In that season, an 0-for-4 against the Pirates dropped his season OPS to .690 (through 39 games). Torey Lovullo sat him down the next day, then the Dbacks had an off day, and their next game began a three-game weekend series against... Bruce Bochy, Madison Bumgarner, and the San Francisco Giants. In the first game of the series, he got two hits after coming in late as a double switch, back when the National League still believed in pitchers hitting. And really, from that game on, he was off to the races.

It ended after a 1-for-3 with a home run in his return to New York to play against the Mets. The next game, he went 0-for-5. BUT! It picked right back up, because over his final 12 games of the season (45 PA) he still managed a home run and 3 doubles slashing .342/.400/.888.

His 2023 season feels a lot more like, “Eh, I can play better.” He hasn’t turned the page since the start of June so much as changed up the reading. His .469 wOBA over this stretched has raised his season average to .382, which is in the top 5% of the league.

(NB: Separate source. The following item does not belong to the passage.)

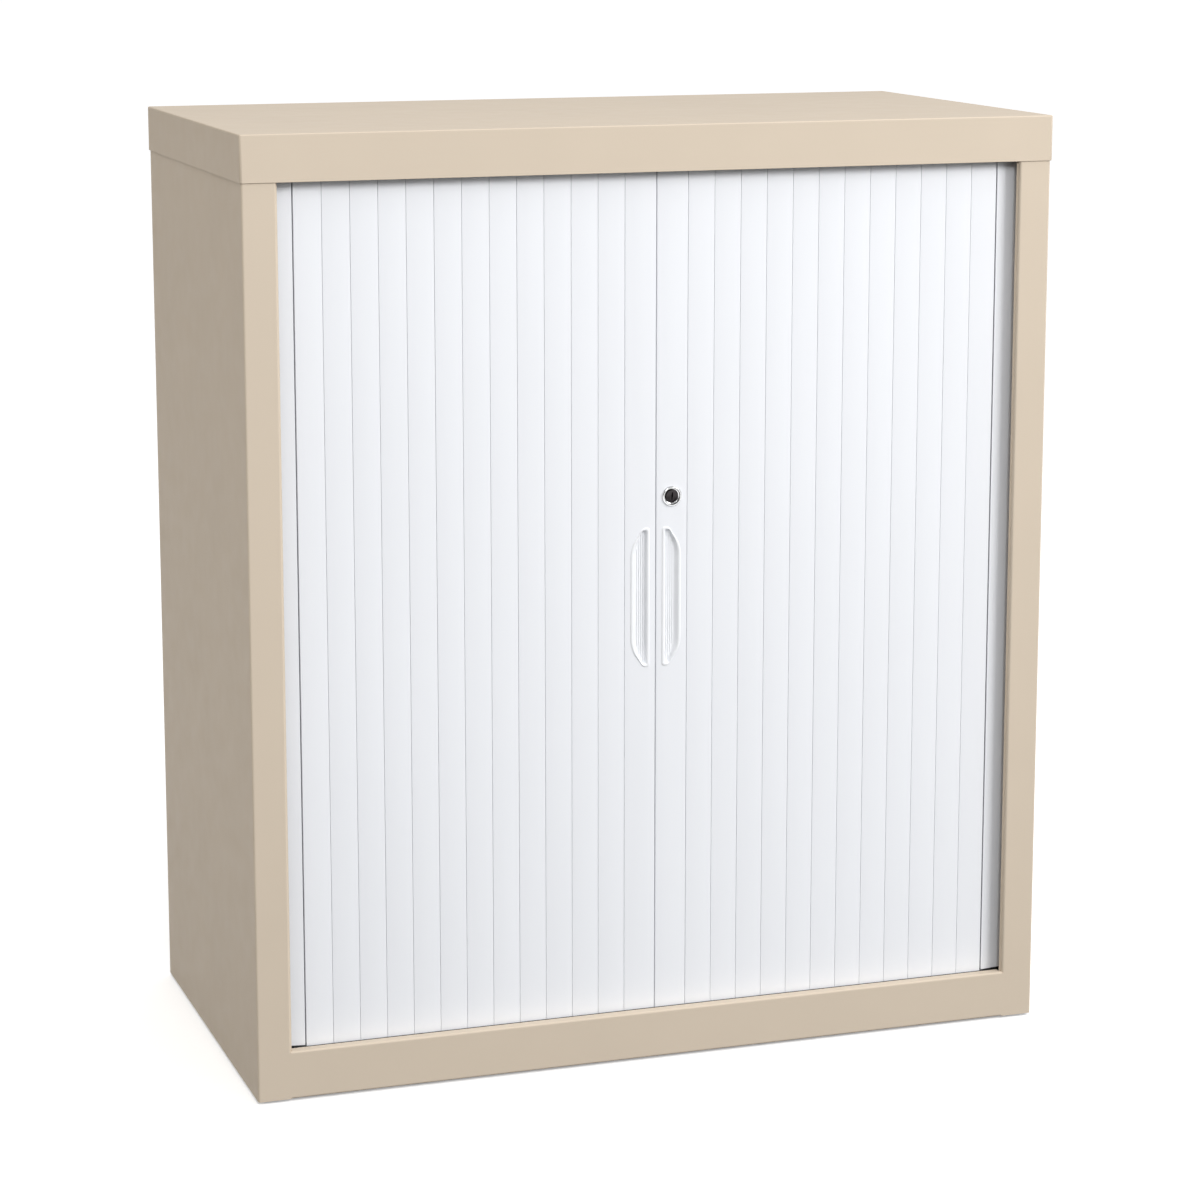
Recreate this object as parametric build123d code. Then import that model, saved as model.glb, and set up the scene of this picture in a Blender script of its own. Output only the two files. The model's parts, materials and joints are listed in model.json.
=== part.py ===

If you’re wondering what’s going on here, I’m going to say it’s the collision of a few things:

  1. Wilmer Flores is a veteran hitter — he has enough experience now to simply be able to identify certain pitches and how to keep his body in swing shape. A sub-component of this is that he’s healthy right now, too.
  2. The Giants have great scouting. This connects to point one as well. The lines of communication must be very clear and he’s picking up what the Giants are putting down in terms of what to look for from the opposing pitcher and he’s working on his swing in a way that has him prepared to battle all comers.
  3. He’s seeing the ball well.

That gets said a lot, but maybe he just has really good eyesight. He’s a carrot monger. He doesn’t spend a lot of his day or night staring at screens. He gets plenty of rest. He takes his AREDS 2 vitamins every day. Whatever it is, it’s true: he’s seeing the ball really well.

For his career, he has a 6.7% walk rate against a 13.9% strikeout rate. That’s a difference of 7.2%. This season, he’s at 8.1% against 15.8%, a 7.7% difference. He’s swinging at pitches at a 44.8% clip, which is the lowest of his career. That includes swinging at pitches in the strike zone (63.2%) while a pretty big jump in swings against pitches outside of the zone (32.1%) compared to the past two seasons (30.7% in 22, 30.7% in 21).

Flores has always been pretty good at making contact with pitches out of the zone (career 78.8% O-Contact %; 80.8% in 2023), and while his swinging and contact percentages inside the zone are down year over year and against his career, I have a simple theory: he’s hunting specific pitches in the sequence.

One big number that jumps out is that he’s seeing the most first pitch strikes in his career — 66.5%. Two-thirds of the time, pitchers are trying to get ahead on Wilmer Flores. Most of the time, pitchers use a fastball to do that. Flores’s success against all pitches (he has positive weighted Pitch Values, per FanGraphs) suggests that he’s paid close attention to the Giants’ sequence scouting of given pitchers and he has the vision and physicality to put good swings on the pitches and sequences he recognizes. We see how successful J.D. Davis has been employing the same strategy. It’s no surprise that Flores, a craftier hitter, would have better overall results following the same gamplan.

There’s no question this is a streak. Wilmer Flores hasn’t suddenly turned into peak Miguel Cabrera. That .385 batting average on balls in play is a hint of things to come, but paired with his batted ball data it’s clear. There’s no surprise that hits have better actual and expected values in Statcast, but his 51% Hard Hit rate on base hits compared to 13% on outs certainly suggests the guess right + have stamina parts of being a major league hitter are working at peak efficiency. He’s not making many hard outs, which is another sign of a healthy hitter.

But this isn’t a post complaining about the player the Giants don’t have, this is all about the hitter who is a Giant. Wilmer Flores is Peak Wilmer Flores right now. Enjoy the ride.